I'm trying to get into distributed processing in python, and thought the dispy library sounded interesting, due to the comprehensive feature set.

However, I've been trying to follow their basic canonical program example, and I'm getting nowhere.

  • I've installed dispy (python -m pip install dispy)
  • I went on to another machine with the same subnet address and ran python dispynode.py. It seems to work, as I get the following output:

    2016-06-14 10:33:38 dispynode - dispynode version 4.6.14
    2016-06-14 10:33:38 asyncoro - version 4.1 with epoll I/O notifier
    2016-06-14 10:33:38 dispynode - serving 8 cpus at 10.0.48.54:51348

    Enter "quit" or "exit" to terminate dispynode, "stop" to stop
    service, "start" to restart service, "cpus" to change CPUs used,
    anything else to get status:

  • Back on my client machine, I run the sample code downloaded from http://dispy.sourceforge.net/_downloads/sample.py, copied here:


# function 'compute' is distributed and executed with arguments
# supplied with 'cluster.submit' below
def compute(n):
    import time, socket
    time.sleep(n)
    host = socket.gethostname()
    return (host, n)

if __name__ == '__main__':
    # executed on client only; variables created below, including modules imported,
    # are not available in job computations
    import dispy, random
    # distribute 'compute' to nodes; 'compute' does not have any dependencies (needed from client)
    cluster = dispy.JobCluster(compute)
    # run 'compute' with 20 random numbers on available CPUs
    jobs = []
    for i in range(20):
        job = cluster.submit(random.randint(5,20))
        job.id = i # associate an ID to identify jobs (if needed later)
        jobs.append(job)
    # cluster.wait() # waits until all jobs finish
    for job in jobs:
        host, n = job() # waits for job to finish and returns results
        print('%s executed job %s at %s with %s' % (host, job.id, job.start_time, n))
        # other fields of 'job' that may be useful:
        # job.stdout, job.stderr, job.exception, job.ip_addr, job.end_time
    cluster.print_status()  # shows which nodes executed how many jobs etc.

When I run this (python sample.py), it just hangs. Debugging through pdb, I see it eventually is hanging at dispy/__init__.py(117)__call__(). The line reads self.finish.wait(). finish is just a python thread, as wait() then goes into lib/python3.5/threading.py(531)wait(). It hangs once it hits the wait.

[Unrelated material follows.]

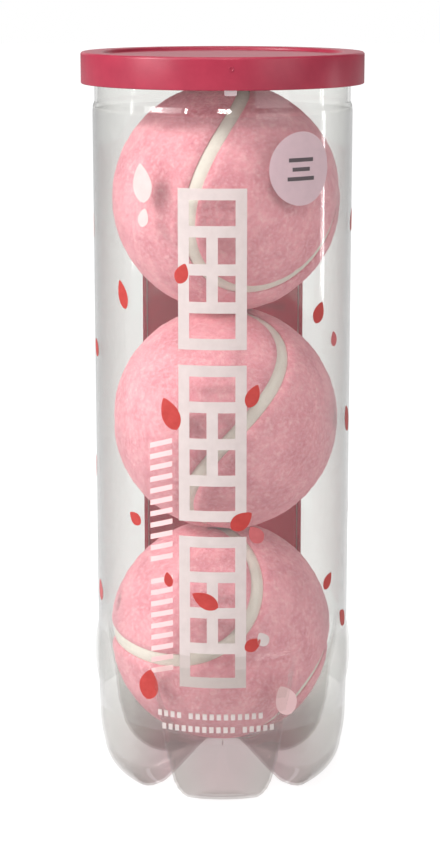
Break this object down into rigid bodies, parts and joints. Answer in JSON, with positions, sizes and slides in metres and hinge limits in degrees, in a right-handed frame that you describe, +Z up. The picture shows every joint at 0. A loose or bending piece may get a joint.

I've tried running dispynode on the client machine and gotten the same results. I've tried a lot of variants of passing nodes into the creation of the cluster, e.g:

cluster = dispy.JobCluster(compute, nodes=['localhost'])
cluster = dispy.JobCluster(compute, nodes=['*'])
cluster = dispy.JobCluster(compute, nodes=[<hostname of the remote node running the client>])

I've tried running with the cluster.wait() line uncommented, and got the same results.

When I added logging (cluster = dispy.JobCluster(compute, loglevel = 10)), I got the following output on the client side:

2016-06-14 10:27:01 asyncoro - version 4.1 with epoll I/O notifier
2016-06-14 10:27:01 dispy - dispy client at :51347 2016-06-14 10:27:01 dispy - Storing fault recovery information in "_dispy_20160614102701"
2016-06-14 10:27:01 dispy - Pending jobs: 0
2016-06-14 10:27:01 dispy - Pending jobs: 1
2016-06-14 10:27:01 dispy - Pending jobs: 2
2016-06-14 10:27:01 dispy - Pending jobs: 3
2016-06-14 10:27:01 dispy - Pending jobs: 4
2016-06-14 10:27:01 dispy - Pending jobs: 5
2016-06-14 10:27:01 dispy - Pending jobs: 6
2016-06-14 10:27:01 dispy - Pending jobs: 7
2016-06-14 10:27:01 dispy - Pending jobs: 8
2016-06-14 10:27:01 dispy - Pending jobs: 9
2016-06-14 10:27:01 dispy - Pending jobs: 10

This doesn't seem unexpected, but doesn't help me figure out why the jobs aren't running.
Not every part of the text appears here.